● WHAT TO PRODUCE
Extract, word for word, every line from the one containing "Recreate this object" through the one containing "card_sink = 0.03", with both end lines kept.

# start of MATERIAL PROVIDED

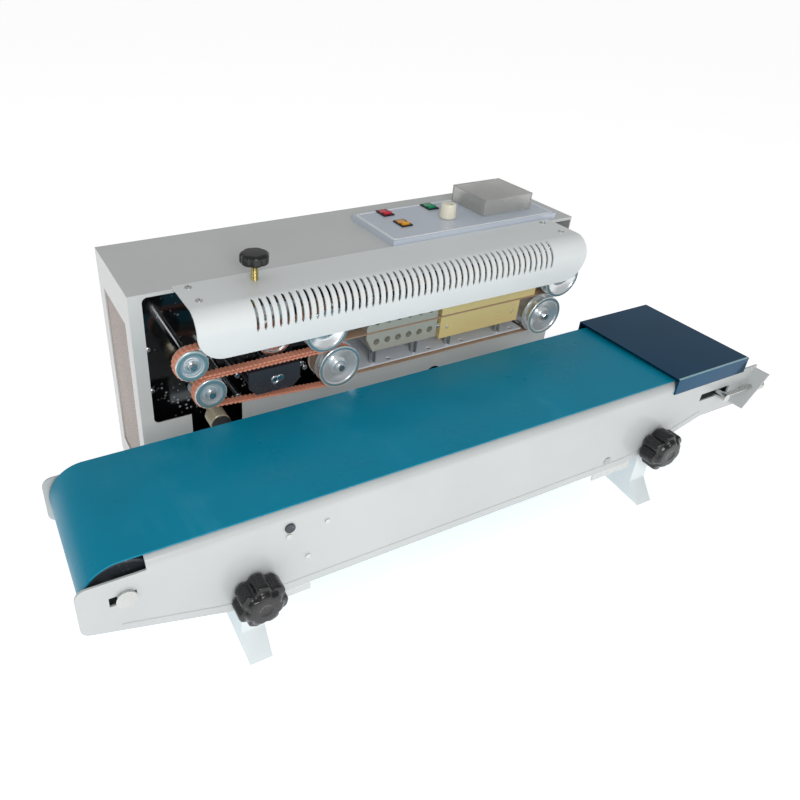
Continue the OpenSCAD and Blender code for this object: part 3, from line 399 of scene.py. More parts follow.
MIRROR = Finish("mirror plate", tone(8, 74, 106), metallic=0.85, roughness=0.13, grain=Grain.ALONG_X,
                fineness=400, depth=0.000006, drift=0.12)
# The cover's bright front lip is a painted highlight on the fold of the polished sheet.
LIP_HIGHLIGHT = Finish("plate lip highlight", tone(168, 208, 216), metallic=0.6, roughness=0.22, drift=0.08)
ROLLER = Finish("roller skin", tone(58, 62, 68), roughness=0.42, grain=Grain.TURNED, fineness=1500,
                depth=0.00004, drift=0.3,
                specks=0.6, speck_colour=tone(150, 156, 162))
SILICONE = Finish("silicone rubber",
                  tone(70, 72, 76), roughness=0.6, grain=Grain.TURNED, fineness=1500, drift=0.2)
ROLLER_STEEL = Finish("roller steel",
                      tone(178, 182, 184), metallic=1.0, roughness=0.3, grain=Grain.TURNED,
                      fineness=1800, drift=0.12)
STUDIO_FLOOR = Finish("studio floor",
                      tone(250, 250, 250), roughness=0.8, drift=0.01, fineness=40, depth=0.0)

# ---------------------------------------------------------------- mesh tools


def grid_quads(rows: int, columns: int, wrap_rows: bool = False, wrap_columns: bool = False) -> np.ndarray:
    """Quads over a grid of points, row by row.

    Args:
        rows: Number of rows of points.
        columns: Number of points in a row.
        wrap_rows: Joins the last row to the first.
        wrap_columns: Joins each row's last point to its first.

    Returns:
        An array of four point numbers a quad.
    """
    i, j = np.meshgrid(np.arange(rows if wrap_rows else rows - 1),
                       np.arange(columns if wrap_columns else columns - 1), indexing="ij")
    i2, j2 = (i + 1) % rows, (j + 1) % columns
    corners = (i * columns + j, i * columns + j2, i2 * columns + j2, i2 * columns + j)
    return np.stack([c.ravel() for c in corners], axis=1)


def fillet(points: Sequence[Sequence[float]], radius: float, steps: int = 3,
           closed: bool = False) -> np.ndarray:
    """Rounds each corner of a line of points with a quadratic arc.

    Each arc runs from a point short of the corner to a point past it, by the radius or by half the
    shorter neighbour side where that is less.

    Args:
        points: The corners.
        radius: How far from its corner each arc starts.
        steps: Steps along an arc.
        closed: The line is a closed loop.

    Returns:
        The rounded line's points.
    """
    p = np.asarray(points, float)
    before, after = np.roll(p, 1, axis=0), np.roll(p, -1, axis=0)
    back, ahead = before - p, after - p
    back_len = np.maximum(np.linalg.norm(back, axis=1, keepdims=True), 1e-9)
    ahead_len = np.maximum(np.linalg.norm(ahead, axis=1, keepdims=True), 1e-9)
    cut = np.minimum(radius, 0.49 * np.minimum(back_len, ahead_len))
    if not closed:
        cut[0] = cut[-1] = 0
    start, end = p + back / back_len * cut, p + ahead / ahead_len * cut
    t = np.linspace(0, 1, steps + 1)[None, :, None]
    arcs = start[:, None] * (1 - t) ** 2 + 2 * p[:, None] * t * (1 - t) + end[:, None] * t ** 2
    if closed:
        return arcs.reshape(-1, p.shape[1])
    return np.concatenate([p[:1], arcs[1:-1].reshape(-1, p.shape[1]), p[-1:]])


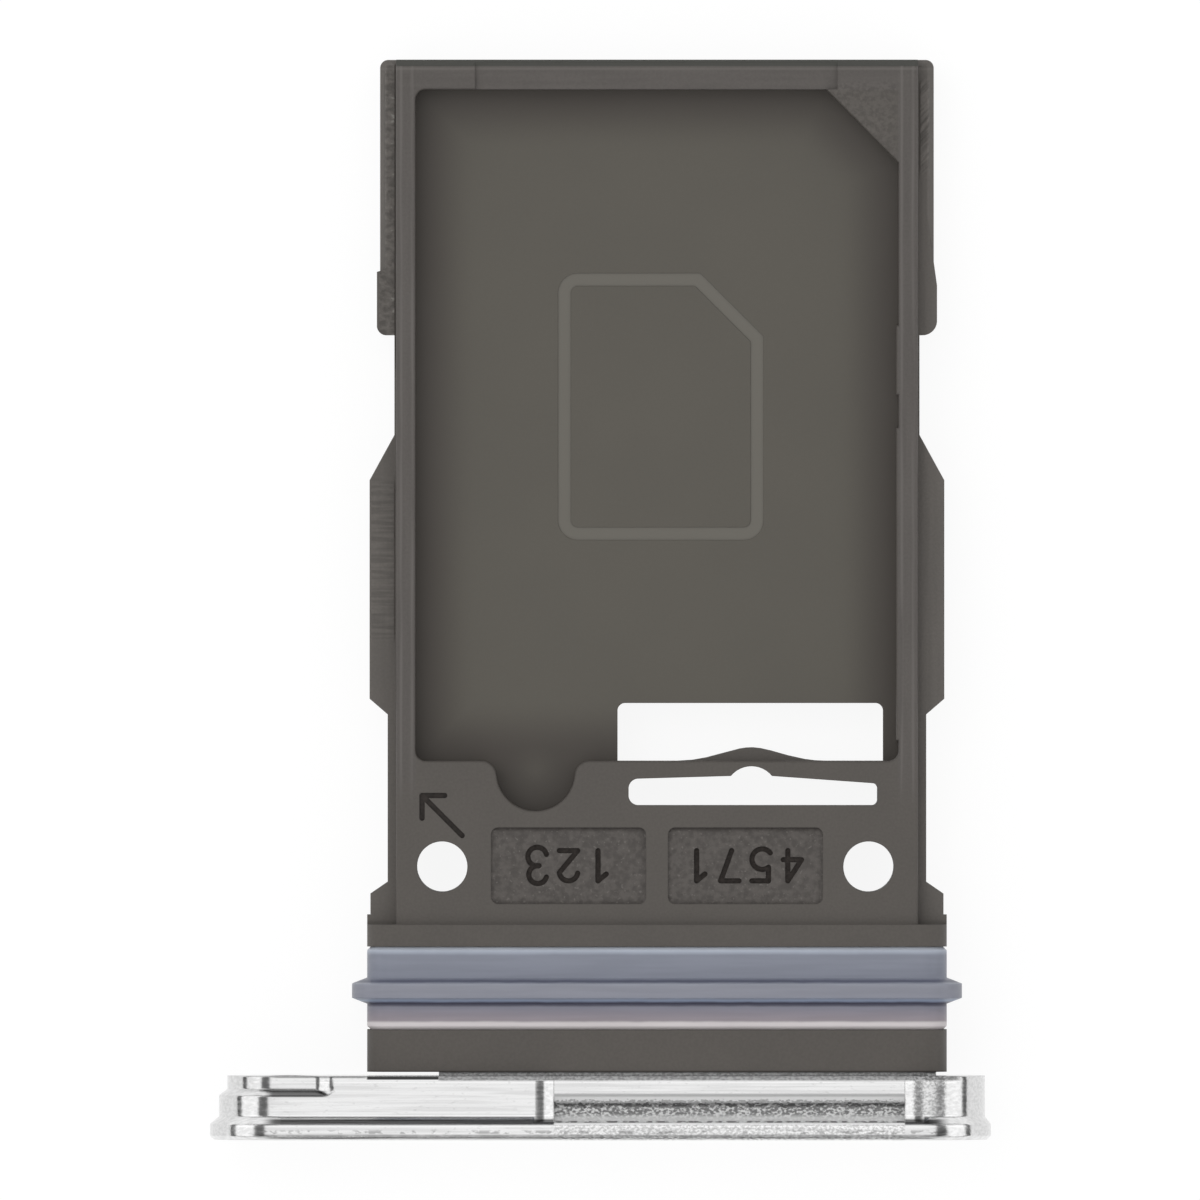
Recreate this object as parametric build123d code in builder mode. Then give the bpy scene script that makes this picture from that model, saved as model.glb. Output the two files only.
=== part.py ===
from build123d import *
import os

# Sim card tray for two nano cards, one on its top face and one on its underside
# Millimetres. X runs across the tray and Y from the outer face of the head to the end that
# goes into the phone first. Z is up through the thickness. The origin lies on the outer face
# of the head, at the middle of the plug's width and of the tray's thickness.

# Card, and the play round it in its pocket
card_width = 8.80
card_length = 12.30
card_thickness = 0.67
card_side_play = 0.075
card_end_play = 0.07
card_sink = 0.03

# Sheet between the two pockets, and the outline pressed into its top face
sheet_thickness = 0.20
sheet_bite = 0.17
mark_width = 3.81
mark_length = 4.95
mark_cut = 1.17
mark_corner_r = 0.37
mark_line = 0.24
mark_depth = 0.02
mark_from_left = 2.64
mark_from_near = 4.09

# Window in the sheet, open towards the spring bar
window_width = 4.92
window_length = 1.07
window_corner_r = 0.14
window_side_strip = 0.285

# Pocket walls
side_wall = 0.355
end_wall = 0.55
pocket_corner_r = 0.19
gusset_across = 1.34
gusset_along = 1.36
rim_edge_r = 0.05

# Nail scoop in the pockets' near wall
scoop_from_window = 1.52
scoop_r = 0.73
scoop_setback = 0.20
scoop_mouth_r = 0.28

# Low ribs on the right pocket wall, which take up the card's side play
rib_height = 0.045
rib_start = 0.38
near_rib_length = 5.79
rib_gap = 0.61
far_rib_length = 1.29

# Spring bar: a slot frees it, and a hump on it presses on the ends of both cards
bar_left_thickness = 0.335
bar_middle_thickness = 0.28
bar_right_thickness = 0.42
slot_length = 4.61
slot_width = 0.49
slot_setback = 0.105
slot_left_r = 0.18
slot_right_r = 0.10
hump_shift_x = -0.03
hump_height = 0.25
hump_half_width = 1.38
hump_drop = 0.25
dimple_half_width = 0.38
dimple_wall = 0.10

# End bar, which goes into the phone first
end_relief_left = 1.105
end_relief_right = 1.13
end_relief_depth = 0.07
end_chamfer = 0.12
end_corner_r = 0.15

# Guide rails: how far each stretch stands out from the rim, and how long it is
rail_thickness = 0.80
foot_out = 0.48
foot_length = 0.39
foot_slant = 0.22
waist_out = 0.16
waist_length = 3.10
middle_out = 0.495
middle_near_slant = 0.29
middle_length = 4.05
middle_far_slant = 0.84
neck_out = 0.035
neck_length = 1.85
bulge_out = 0.36
bulge_left_length = 1.17
bulge_left_slant = 0.02
bulge_left_r = 0.17
bulge_right_length = 0.92
bulge_right_slant = 0.43
bulge_right_r = 0.26
upper_out = 0.30

# Deck between the collar and the pockets, with two locating holes and two sunk panels
deck_length = 3.03
hole_from_collar = 1.07
hole_inset = 0.88
hole_r = 0.468
hole_shift_x = -0.03
panel_gap = 0.41
panel_from_hole = 0.41
panel_from_collar = 0.38
panel_from_slot = 0.41
panel_corner_r = 0.13
panel_depth = 0.06

# Marks engraved in the deck
numeral_height = 0.56
numeral_width = 0.34
numeral_pitch = 0.58
stroke_width = 0.095
engrave_depth = 0.05
arrow_length = 1.05
arrow_barb = 0.42
arrow_from_hole = 0.48

# Collar, plug, and the groove that the seal sits in
collar_out = 0.54
collar_rise = 0.12
collar_corner_r = 0.45
collar_length = 0.41
collar_foot = 0.18
groove_width = 1.54
groove_depth = 0.35
plug_length = 0.78

# Seal
lip_height = 0.28
lip_from_near = 0.48
lip_root_width = 0.48
lip_tip_width = 0.26
seal_edge_bevel = 0.07

# Head: flange, body behind it, and the seat under the plug
head_left_out = 2.917
head_right_out = 0.824
head_margin = 0.10
flange_thickness = 0.29
flange_slant = 0.14
face_bevel = 0.07
body_length = 0.755
body_step = 0.14
body_shift_x = 0.027
seat_height = 0.075
seat_left_inset = 1.33
seat_right_inset = 0.20
seat_drop = 0.15

# Head: relief round its left end, recess in its top face, and ejector pin hole
relief_step = 0.155
relief_length = 0.365
relief_slant = 0.12
relief_from_plug = 0.57
relief_corner_r = 0.25
relief_ramp = 0.44
recess_length = 6.50
recess_from_plug_edge = 0.78
recess_rail_width = 0.335
recess_rail_drop = 0.13
recess_slope_width = 0.17
recess_slope_drop = 0.15
recess_floor_drop = 0.38
recess_lip = 0.03
recess_end_r = 0.78
recess_end_width = 0.36
recess_end_drop = 0.15
pin_hole_r = 0.45
pin_hole_from_end = 1.487
pin_hole_bevel = 0.06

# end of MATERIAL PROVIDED

● WORKED SOLUTION
Recreate this object as parametric build123d code in builder mode. Then give the bpy scene script that makes this picture from that model, saved as model.glb. Output the two files only.
=== part.py ===
from build123d import *
import os

# Sim card tray for two nano cards, one on its top face and one on its underside
# Millimetres. X runs across the tray and Y from the outer face of the head to the end that
# goes into the phone first. Z is up through the thickness. The origin lies on the outer face
# of the head, at the middle of the plug's width and of the tray's thickness.

# Card, and the play round it in its pocket
card_width = 8.80
card_length = 12.30
card_thickness = 0.67
card_side_play = 0.075
card_end_play = 0.07
card_sink = 0.03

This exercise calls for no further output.